GOAL OF THE EXERCISE> Present each line of the entries below that holds the word "type".

───── EXTRACTED ENTRIES ─────

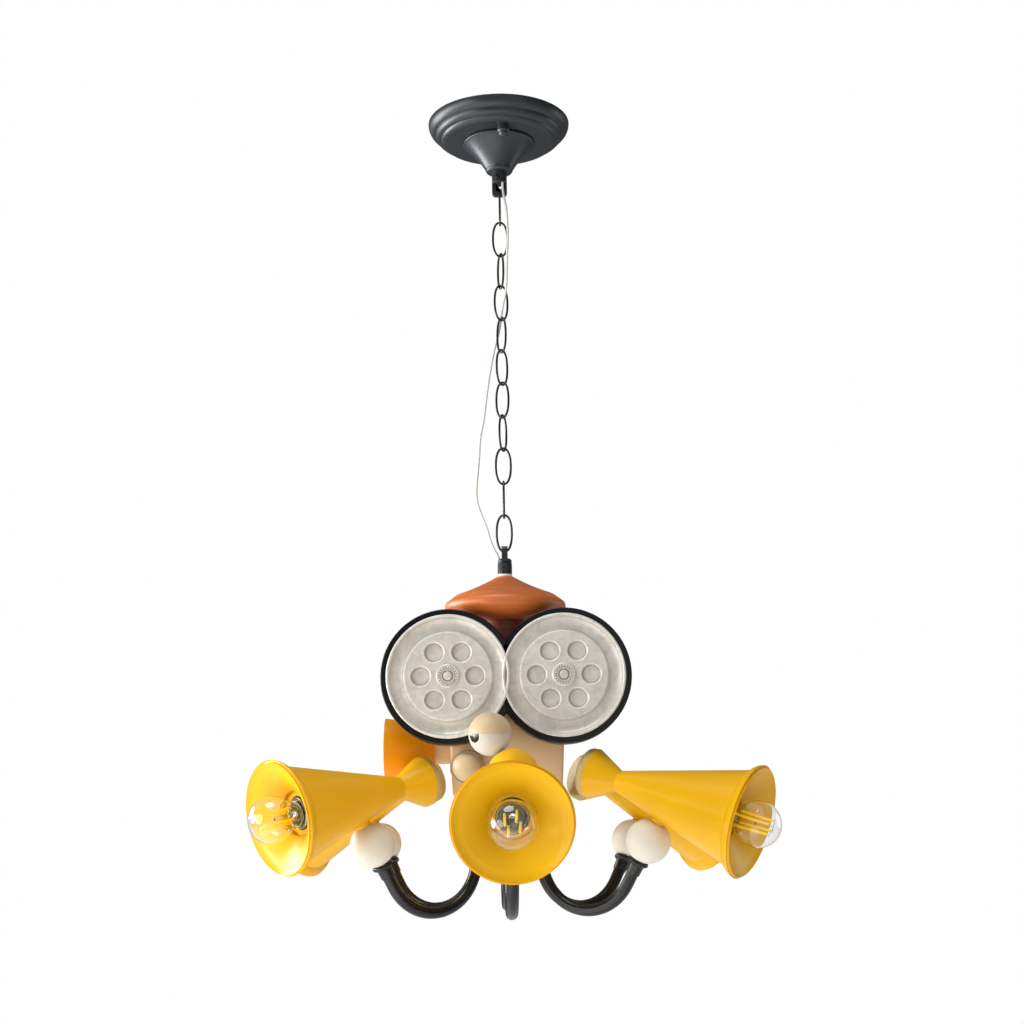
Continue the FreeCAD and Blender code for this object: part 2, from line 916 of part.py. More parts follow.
def place_head(i, shape):
    pitch = head_pitches[i]
    tip = math.radians(pitch)
    laid = spun(shape, 90 + pitch, Vector(0, 1, 0))
    laid = moved(laid, ball_reach + axis_height * math.sin(tip), 0, ball_level + axis_height * math.cos(tip))
    way = Vector(math.sin(lean), 0, math.cos(lean))
    laid = spun(laid, head_swivels[i], way, Vector(ball_reach, 0, ball_level))
    return spun(laid, azimuth(i))


def make_horn(i):
    turn = math.radians(lip_angle)
    lip = (mouth_radius - lip_radius, mouth_at - lip_radius)
    lip_out = (lip[0] + lip_radius * math.cos(turn), lip[1] - lip_radius * math.sin(turn))
    lip_in = (lip[0] - lip_radius * math.cos(turn), lip[1] + lip_radius * math.sin(turn))
    cone_end = (cone_radius, cone_at)
    hole = tube_radius + slip_gap
    well = holder_radius + well_gap
    hole_front = (bowl_hole_radius, bowl_hole_at)
    shoulder = (bowl_shoulder_radius, bowl_shoulder_at)
    flare = flare_bow * math.hypot(lip_out[0] - cone_end[0], lip_out[1] - cone_end[1])
    horn = turned(
        (hole, tail_at),
        (tail_radius, tail_at),
        (waist_radius, waist_at),
        cone_end,
        bow(cone_end, lip_out, -flare),
        lip_out,
        bow(lip_out, lip_in, lip_radius),
        lip_in,
        bow(lip_in, shoulder, bowl_flare),
        shoulder,
        bow(shoulder, hole_front, -bowl_hollow),
        hole_front,
        (bowl_hole_radius, well_step_at),
        (well, well_step_at),
        (well, well_end),
        (hole, well_end - well + hole),
    )
    tip = math.radians(arm_lean - head_pitches[i])
    ball = Vector(axis_height, 0, 0)
    way = Vector(-math.cos(tip), 0, math.sin(tip))
    foot = Part.makeCylinder(foot_radius, foot_distance(), ball, way)
    horn = joined([horn, foot.cut(Part.makeSphere(ball_radius + turning_gap, ball))])
    horn = horn.cut(Part.makeCylinder(tube_radius + swivel_gap, 2 * ball_radius, ball, way))
    room = swivel_nut_across / math.sqrt(3) + nut_room
    pocket = Part.makeCylinder(room, nut_pocket, ball + way * foot_distance(), way)
    return place_head(i, horn.cut(pocket))


def make_end_cap(i):
    back = tail_at - end_cap_thickness
    rim = tail_at - end_cap_rim
    cap = turned(
        (0, tail_at - end_cap_socket),
        (tube_radius, tail_at - end_cap_socket),
        (tube_radius, tail_at),
        (end_cap_radius, tail_at),
        (end_cap_radius, rim),
        bow((end_cap_radius, rim), (end_cap_back_radius, back), end_cap_round),
        (end_cap_back_radius, back),
        (0, back),
    )
    return place_head(i, cap)


def make_lampholder(i):
    back = holder_mouth_at - holder_length
    shoulder = back + holder_shoulder
    inner = bulb_cap_radius + bulb_cap_gap
    floor = holder_mouth_at - bulb_cap_length - bulb_contact_length
    holder = turned(
        (tube_bore, back),
        (holder_back_radius, back),
        (holder_back_radius, back + holder_back_step),
        (holder_radius, shoulder),
        (holder_radius, holder_mouth_at - holder_bevel),
        (holder_radius - holder_bevel, holder_mouth_at),
        (inner, holder_mouth_at),
        (inner, floor),
        (tube_bore, floor),
    )
    low = tail_at - end_cap_socket
    tube = bored(tube_radius, tube_bore, back - low, Vector(0, 0, low))
    return place_head(i, Part.makeCompound([holder, tube]))


def make_bulb(i):
    crown_radius = bulb_radius - bulb_wall
    throat_radius = bulb_throat_radius - bulb_wall
    throat_at = bulb_at - math.sqrt(bulb_radius**2 - bulb_throat_radius**2)
    inner_throat_at = bulb_at - math.sqrt(crown_radius**2 - throat_radius**2)
    glass = turned(
        (bulb_neck_radius - bulb_wall, holder_mouth_at),
        (bulb_neck_radius, holder_mouth_at),
        (bulb_throat_radius, throat_at),
        (bulb_radius, bulb_at, "arc"),
        (0, bulb_at + bulb_radius),
        (0, bulb_at + crown_radius),
        (crown_radius, bulb_at, "arc"),
        (throat_radius, inner_throat_at),
    )
    low = holder_mouth_at - bulb_cap_length
    contact_end = low - bulb_contact_length + bulb_cap_gap
    cap = turned(
        (0, contact_end),
        (bulb_contact_radius, contact_end),
        (bulb_cap_radius - bulb_cap_bevel, low),
        (bulb_cap_radius, low + bulb_cap_edge),
        (bulb_cap_radius, holder_mouth_at),
        (0, holder_mouth_at),
    )
    return place_head(i, Part.makeCompound([glass, cap]))


def all_nodes():
    nodes = {
        "ceiling_bar": make_ceiling_bar(),
        "bar_studs": make_bar_studs(),
        "cap_nuts": make_cap_nuts(),
        "canopy_pan": make_canopy_pan(),
        "canopy_cone": make_canopy_cone(),
        "hanger_tube": make_hanger_tube(),
        "hanger_loop": make_hanger_loop(),
        "terminal_block": make_terminal_block(),
        "flex_top": make_flex("flex_top", flex_top_points),
        "link_a": link_shape(0),
        "chain_links": Part.makeCompound([link_shape(i) for i in range(1, len(link_yaws) - 1)]),
        "flex_mid": make_flex("flex_mid", flex_mid_points),
        "link_k": link_shape(len(link_yaws) - 1),
        "flex_tail": make_flex("flex_tail", flex_tail_points),
        "lower_loop": make_lower_loop(),
        "coupling": make_coupling(),
        "washer": make_washer(),
        "hat": make_hat(),
        "hat_neck": make_hat_neck(),
        "head_block": make_head_block(),
        "reel_backs": make_reel_backs(),
        "reel_faces": make_reel_faces(),
        "reel_hub_caps": make_reel_hub_caps(),
        "eyeball": make_eyeball(),
        "eyelid": make_eyelid(),
        "pupil": make_pupil(),
        "nose_dish": make_nose_dish(),
        "nose_ball": make_nose_ball(),
        "side_horn": make_side_horn(),
        "horn_peg": make_horn_peg(),
        "arm_hub": make_arm_hub(),
        "tie_rod": make_tie_rod(),
        "arms": make_arms(),
        "arm_cups": make_arm_cups(),
        "wood_balls": make_wood_balls(),
        "swivel_studs": make_swivel_studs(),
    }
    for i, name in enumerate(head_names):
        nodes["horn_" + name] = make_horn(i)
        nodes["end_cap_" + name] = make_end_cap(i)
        nodes["lampholder_" + name] = make_lampholder(i)
        nodes["bulb_" + name] = make_bulb(i)
    return nodes


def export(nodes):
    os.makedirs("parts", exist_ok=True)
    for name, shape in nodes.items():
        solids = shape.Solids
        if not solids or min(solid.Volume for solid in solids) <= 0 or not shape.isValid():
            raise ValueError(name + " is not made of sound solids")
        whole = solids[0] if len(solids) == 1 else Part.makeCompound(solids)
        whole.exportStep("parts/" + name + ".step")
    print("nodes", len(nodes))


if __name__ == "__main__":
    export(all_nodes())
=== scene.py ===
import bmesh
import bpy
from math import asin, atan2, cos, degrees, exp, hypot, pi, radians, sin, sqrt, tan
from mathutils import Matrix, Vector


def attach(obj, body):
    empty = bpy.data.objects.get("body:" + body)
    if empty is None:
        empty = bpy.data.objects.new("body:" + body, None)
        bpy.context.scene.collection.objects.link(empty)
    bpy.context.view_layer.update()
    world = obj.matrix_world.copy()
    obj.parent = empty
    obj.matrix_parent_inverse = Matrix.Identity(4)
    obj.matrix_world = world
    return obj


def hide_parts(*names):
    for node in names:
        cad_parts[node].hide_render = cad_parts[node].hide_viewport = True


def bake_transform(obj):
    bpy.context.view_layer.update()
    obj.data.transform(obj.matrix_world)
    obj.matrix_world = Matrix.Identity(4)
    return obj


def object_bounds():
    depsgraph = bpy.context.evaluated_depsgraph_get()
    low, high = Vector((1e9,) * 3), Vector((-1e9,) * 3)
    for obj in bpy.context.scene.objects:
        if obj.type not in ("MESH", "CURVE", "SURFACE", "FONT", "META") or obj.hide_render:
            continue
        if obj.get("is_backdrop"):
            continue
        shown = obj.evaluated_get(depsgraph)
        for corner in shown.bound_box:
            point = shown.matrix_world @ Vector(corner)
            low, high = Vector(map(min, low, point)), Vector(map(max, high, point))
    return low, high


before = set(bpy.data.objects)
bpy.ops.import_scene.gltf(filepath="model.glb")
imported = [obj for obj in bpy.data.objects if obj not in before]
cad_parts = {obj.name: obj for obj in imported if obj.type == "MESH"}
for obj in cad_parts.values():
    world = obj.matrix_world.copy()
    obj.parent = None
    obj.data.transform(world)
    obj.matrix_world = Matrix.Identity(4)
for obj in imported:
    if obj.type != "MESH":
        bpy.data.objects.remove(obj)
cadBox = [list(corner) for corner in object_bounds()]
mm = 0.001
print("stage: frame loaded")

headNames = ("f", "rf", "rb", "b", "lb", "lf")

levels = {  # heights on the lamp's axis, in mm, with the ceiling at 0
    "plate": -22.5, "coneEnd": -58.0, "collarEnd": -71.0, "hangerBar": -83.2, "coupling": -499.0,
    "washer": -512.0, "hat": -514.3, "hatBase": -562.6, "block": -617.0, "reel": -625.0, "hub": -744.0,
}
rodHole, studHole = 5.3, 5.1  # radii
mergeGap, cutGap = 1e-6, 1e-7  # in m
axisGap = 1e-4  # in mm


def toLinear(code):
    channels = [int(code[i:i + 2], 16) / 255 for i in (1, 3, 5)]
    return [c / 12.92 if c <= 0.04045 else ((c + 0.055) / 1.055) ** 2.4 for c in channels] + [1.0]


def arcPoints(start, middle, end, steps):
    # points of the arc through three, without its start
    ax, ay, bx, by, cx, cy = *start, *middle, *end
    d = 2 * (ax * (by - cy) + bx * (cy - ay) + cx * (ay - by))
    if abs(d) < 1e-9:
        return [end]
    a2, b2, c2 = ax * ax + ay * ay, bx * bx + by * by, cx * cx + cy * cy
    ux = (a2 * (by - cy) + b2 * (cy - ay) + c2 * (ay - by)) / d
    uy = (a2 * (cx - bx) + b2 * (ax - cx) + c2 * (bx - ax)) / d
    radius = hypot(ax - ux, ay - uy)
    first = atan2(ay - uy, ax - ux)
    half = (atan2(by - uy, bx - ux) - first) % (2 * pi)
    whole = (atan2(cy - uy, cx - ux) - first) % (2 * pi)
    if half > whole:  # the arc runs the other way round
        whole -= 2 * pi
    angles = [first + whole * i / steps for i in range(1, steps)]
    return [(ux + radius * cos(a), uy + radius * sin(a)) for a in angles] + [end]


def bow(start, end, rise):
    # the middle stop of an arc that rises to the left of the way from start to end
    across, up = end[0] - start[0], end[1] - start[1]
    length = hypot(across, up)
    x, y = (start[0] + end[0]) / 2, (start[1] + end[1]) / 2
    return ("via", x - rise * up / length, y + rise * across / length)


def roundedCorner(before, point, after, radius, steps=4, most=0.48):
    # the round takes at most that share of each side
    here = Vector(point)
    before, after = Vector(before) - here, Vector(after) - here
    slope = tan(before.angle(after) / 2)
    back = min(radius / slope, most * before.length, most * after.length)
    first, last = here + before.normalized() * back, here + after.normalized() * back
    bend = (before.normalized() + after.normalized()).normalized()
    r = back * slope
    middle = here + bend * (r / sin(before.angle(after) / 2) - r)
    return [tuple(first)] + arcPoints(tuple(first), tuple(middle), tuple(last), steps)


def tracedOutline(stops, steps=12):
    # a stop is (radius, height), with a third value to round the corner, or ("via", radius, height) in an arc
    points, rounds, middle = [], [], None
    for stop in list(stops) + [stops[0]]:
        if stop[0] == "via":
            middle = stop[1:]
            continue
        spot = (float(stop[0]), float(stop[1]))
        reached = arcPoints(points[-1], middle, spot, steps) if middle else [spot]
        points += reached
        rounds += [0] * len(reached)
        rounds[-1] = stop[2] if len(stop) > 2 else 0
        middle = None
    rounds[0] = rounds.pop()
    points.pop()
    outline = []
    for i, (point, radius) in enumerate(zip(points, rounds)):
        after = points[(i + 1) % len(points)]
        outline += roundedCorner(points[i - 1], point, after, radius) if radius else [point]
    return outline


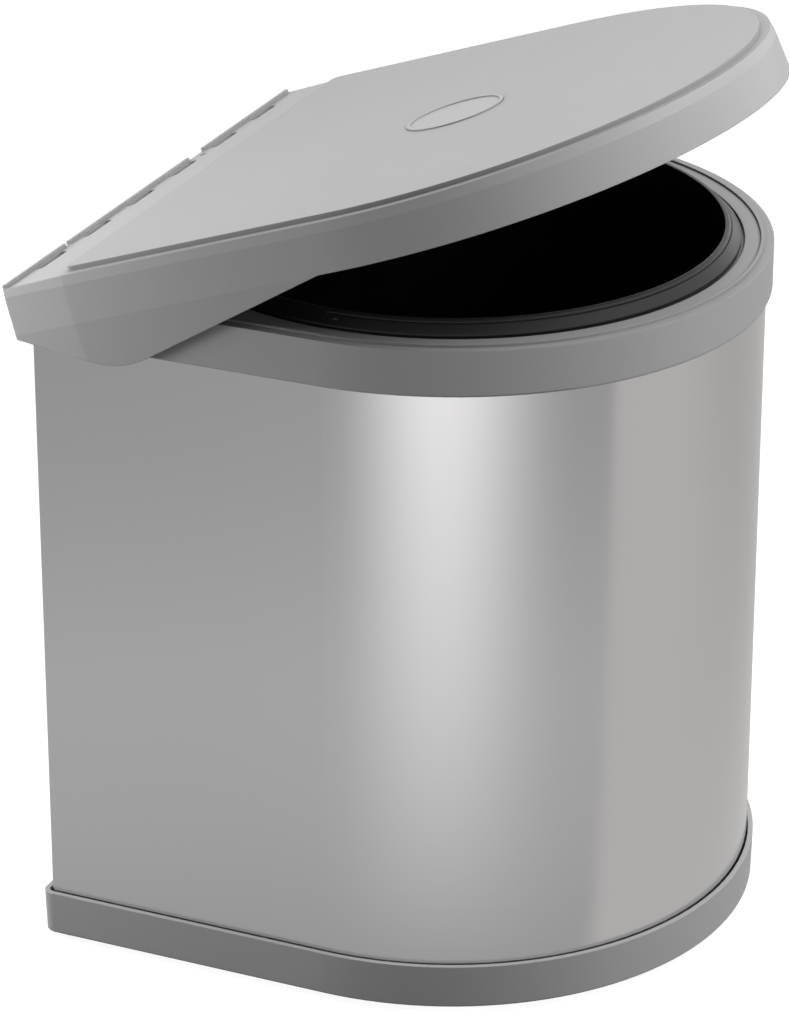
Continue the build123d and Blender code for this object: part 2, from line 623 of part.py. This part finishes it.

─────

WORKED ANSWER>
        if obj.type not in ("MESH", "CURVE", "SURFACE", "FONT", "META") or obj.hide_render:
cad_parts = {obj.name: obj for obj in imported if obj.type == "MESH"}
    if obj.type != "MESH":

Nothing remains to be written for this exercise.